Akses jalan dari Ciremai Ujung menuju Pasar Jambu Dua ditutup oleh pihak yang diduga oleh pengelola Mal Plaza Jambu Dua. Akibatnya, para pedagang pasar Jambu Dua mengalami kerugian cukup besar hingga mencapai 70 persen.
Hal itu diungkapkan Pembina Paguyuban Pasar Jambu Dua, Agus Supriono. Ia mengatakan, semenjak adanya penutupan jalan berimbas terhadap pendapatan para pedagang. Kemudian, para pedagang juga kompak membekukan retribusi.
"Pemerintah Kota (Pemkot) Bogor lemah terhadap intervensi dari pengelola Plaza Jambu Dua yang secara sepihak menutup akses jalan warga," katanya, Rabu (15/5).
Agus mengungkapkan, dengan dilakukan penutupan akses jalan warga menuju pasar itu membuat omzet para pedagang anjlok hingga 70 persen. Untuk itu, pihak Perumda PPJ sebagai kepanjangan tangan Pemkot Bogor agar melakukan langkah.
“Jadi untuk sementara ini retribusi kami bekukan. Ini semua gara-gara kelemahan dari Pemkot Bogor. Tidak ada kewibawaannya,” ketusnya.
Menurut dia, tidak hanya para pedagang yang sangat terganggu dan keberatan akibat penutupan jalan tersebut, tetapi warga Kota Bogor, khususnya warga Ciremai Ujung juga sangat merasakan imbas negatif atas aksi penutupan jalan itu.
“Masa iya Pemkot Bogor membuat pasar, dulu perpindahan dari Ramayana ke Jambu Dua itu sesuai perencanaan.

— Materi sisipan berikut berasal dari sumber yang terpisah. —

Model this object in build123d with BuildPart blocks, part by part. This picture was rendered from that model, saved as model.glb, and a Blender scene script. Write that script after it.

Hanya itu jalan satu-satunya. Adapun jalan akses keluar itu dulu kami juga yang meminta ke Walikota pak Iswara. Saat itu walikota meminta ke DPRD dan ada pleno sehingga ada keputusan bahwa jalan tembus. Nominalnya dulu Rp900 juta dulu, jadi aneh sekarang digembar-gemborkan sebagai hibah dari Plaza Jambu Dua. Dulu masih jaman angka wijaya,” bebernya.

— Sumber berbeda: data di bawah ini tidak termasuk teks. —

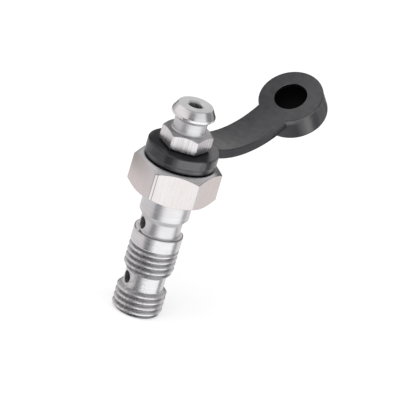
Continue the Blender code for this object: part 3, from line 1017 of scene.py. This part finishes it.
def bolt_stains_and_shade(shader, here, height, from_axis, up):
    """How much darker and duller the bolt is: dirt and painted shade in its threads, painted shade under the
    ring, at its tip and towards one corner of the head, tool lines on the head, and darker edges.
    """
    # The thread's grooves are darker: partly dirt, partly painted shade where the groove's walls hide each
    # other.
    grooves = from_axis.step(GROOVE_RADIUS + 0.00004, GROOVE_RADIUS + 0.00016)
    grooves = grooves - from_axis.step(THREAD_RADIUS - 0.0004, THREAD_RADIUS - 0.00005)
    grooves = grooves * (1 - height.step(LAND_BOTTOM, LAND_BOTTOM + 0.0002))
    land_edge = height.band(NECK_BOTTOM - 0.0002, NECK_BOTTOM + 0.0002, 0.00008)
    land_edge = land_edge * from_axis.step(THREAD_RADIUS - 0.00035, THREAD_RADIUS - 0.0001)
    # A tool has left two fine lines along one edge of one flat of the head.
    across = shader.towards(here, LINED_FLAT_ANGLE + math.pi / 2)
    lines = across.band(-0.00395, -0.0038, 0.00005) + across.band(-0.00455, -0.0044, 0.00005) * 0.5
    lines = lines * shader.towards(here, LINED_FLAT_ANGLE).step(0.0074, 0.0077)
    # Painted shade darkens the head towards one of its corners.
    corner = shader.towards(here, SHADED_CORNER_ANGLE).step(0.0055, 0.0095)
    corner = corner * height.step(HEAD_BOTTOM + 0.001, HEAD_TOP - 0.0005)
    # Dark specks lie in the threads on one side.
    specks = shader.noise(here, THREAD_SPECKS, 2.0).step(0.45, 0.62)
    specks = specks * (1 - height.step(LAND_BOTTOM - 0.0005, LAND_BOTTOM))
    specks = specks * shader.towards(here, SPECKED_SIDE).step(0.0026, 0.0042)
    specks = specks * from_axis.step(GROOVE_RADIUS - 0.0001, GROOVE_RADIUS)
    # Painted shade: the crown under the dust cap's ring and the end of the tip are darker and duller all
    # over.
    crown = height.step(CROWN_TOP - 0.00008, CROWN_TOP - 0.00002)
    tip = 1 - height.step(TIP_CHAMFER * 0.5, TIP_CHAMFER)
    # The outer edge of the head's upper chamfer is darker and duller as well, on four of its sides, where it
    # faces up.
    rim = 0
    for k in range(3, 7):
        flat = HEAD_CORNER_ANGLE + math.radians(30 + 60 * k)
        rim = shader.towards(here, flat).step(0.0076, 0.0078) + rim
    rim = rim * up.step(0.3, 0.6)
    along_edges = grooves * 0.28 + land_edge * 0.6
    on_head = lines * 0.55 + corner * 0.42
    return along_edges + on_head + (specks + crown + tip) * 0.3 + rim * 0.22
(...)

Agus yang juga saksi sejarah pendirian Pasar Jambu Dua sejak 2002 itu menegaskan, akses jalan tersebut satu paket dengan akses masuk dari Jalan Ciremai Ujung.
“Bukan fasos fasum itu. Apalagi dikatakan pinjaman. Mereka tidak bisa membuktikan kalau akses jalan itu pinjaman, saat audiensi mereka nggak bisa jawab,” tegasnya.

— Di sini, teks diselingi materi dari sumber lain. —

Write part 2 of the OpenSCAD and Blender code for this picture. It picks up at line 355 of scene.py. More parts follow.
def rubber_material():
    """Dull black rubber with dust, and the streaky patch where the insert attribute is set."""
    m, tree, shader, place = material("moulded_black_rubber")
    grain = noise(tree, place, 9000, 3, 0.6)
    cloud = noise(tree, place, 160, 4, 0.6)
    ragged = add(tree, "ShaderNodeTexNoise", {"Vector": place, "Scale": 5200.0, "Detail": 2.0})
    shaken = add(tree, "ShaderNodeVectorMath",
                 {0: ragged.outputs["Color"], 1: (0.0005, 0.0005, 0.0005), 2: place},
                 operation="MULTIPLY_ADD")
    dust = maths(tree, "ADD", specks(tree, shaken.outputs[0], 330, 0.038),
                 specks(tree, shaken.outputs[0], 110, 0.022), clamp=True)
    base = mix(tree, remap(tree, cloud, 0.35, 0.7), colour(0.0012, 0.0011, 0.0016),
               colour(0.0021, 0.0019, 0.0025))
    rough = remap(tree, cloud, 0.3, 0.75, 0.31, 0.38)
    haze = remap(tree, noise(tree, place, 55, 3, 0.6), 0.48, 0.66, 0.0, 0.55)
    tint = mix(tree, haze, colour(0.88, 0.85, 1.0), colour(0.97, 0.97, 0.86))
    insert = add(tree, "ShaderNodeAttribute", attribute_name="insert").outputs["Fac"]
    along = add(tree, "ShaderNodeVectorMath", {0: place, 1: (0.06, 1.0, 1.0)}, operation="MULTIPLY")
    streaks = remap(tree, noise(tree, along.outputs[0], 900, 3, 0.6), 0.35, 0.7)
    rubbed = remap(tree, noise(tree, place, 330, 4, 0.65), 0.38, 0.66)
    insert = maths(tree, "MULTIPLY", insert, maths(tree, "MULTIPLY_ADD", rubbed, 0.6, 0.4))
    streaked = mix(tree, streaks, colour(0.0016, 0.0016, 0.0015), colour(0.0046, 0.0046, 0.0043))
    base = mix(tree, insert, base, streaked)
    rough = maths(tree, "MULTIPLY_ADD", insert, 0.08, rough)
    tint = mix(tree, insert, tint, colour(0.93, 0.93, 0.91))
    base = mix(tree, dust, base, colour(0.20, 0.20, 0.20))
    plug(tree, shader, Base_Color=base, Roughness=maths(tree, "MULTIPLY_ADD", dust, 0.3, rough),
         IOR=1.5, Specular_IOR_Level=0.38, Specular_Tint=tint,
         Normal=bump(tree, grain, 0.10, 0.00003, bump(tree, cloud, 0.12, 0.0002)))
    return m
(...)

Kemudian, Agus menceritakan, pada 2003-2004 ada penyerahan tahap pertama lahan seluas 1.200 meter yang meliputi blok A dan separuh blok B. Penyerahan tersebut sudah termasuk akses jalan dan jembatan yang saat ini diklaim milik Plaza Jambu Dua. Berikutnya ada penyerahan tahap kedua seluas 5.000 meter, namun berujung persoalan Angkahong dan berimbas pidana kepada sejumlah pejabat Pemkot Bogor.
“Saya mengindikasikan adanya konspirasi dan persekongkolan antara Plaza Jambu Dua dengan oknum Pemkot Bogor. Saya yakin itu. Entah di era siapa terjadinya, entah zaman pak Diani atau pak Bima Arya. Itulah yang membuat pengelola Plaza Jambu Dua berani menutup akses jalan. Kan tidak mungkin pasar pemerintah tidak ada akses jalan,” tuturnya.
Sementara diketahui, pihak pengelola Plaza Jambu Dua mengklaim jika akses jalan tersebut masuk dalam satu sertifikat Graha Agung Wibawa. Menurut Agus, persoalan tersebut seharusnya diselesaikan dengan Pemkot Bogor dengan tidak mengorbankan kepentingan masyarakat umum.
“Jalan tersebut mutlak milik pasar sejak tanggal 10 bulan 8 tahun 2000. Tidak mungkin ada trayek angkot dulu ke situ, kalau itu bukan jalan umum. Soal sertifikat yang mereka klaim, itu urusan mereka dengan Pemkot Bogor. Inilah yang saya indikasikan adanya konspirasi,” pungkasnya.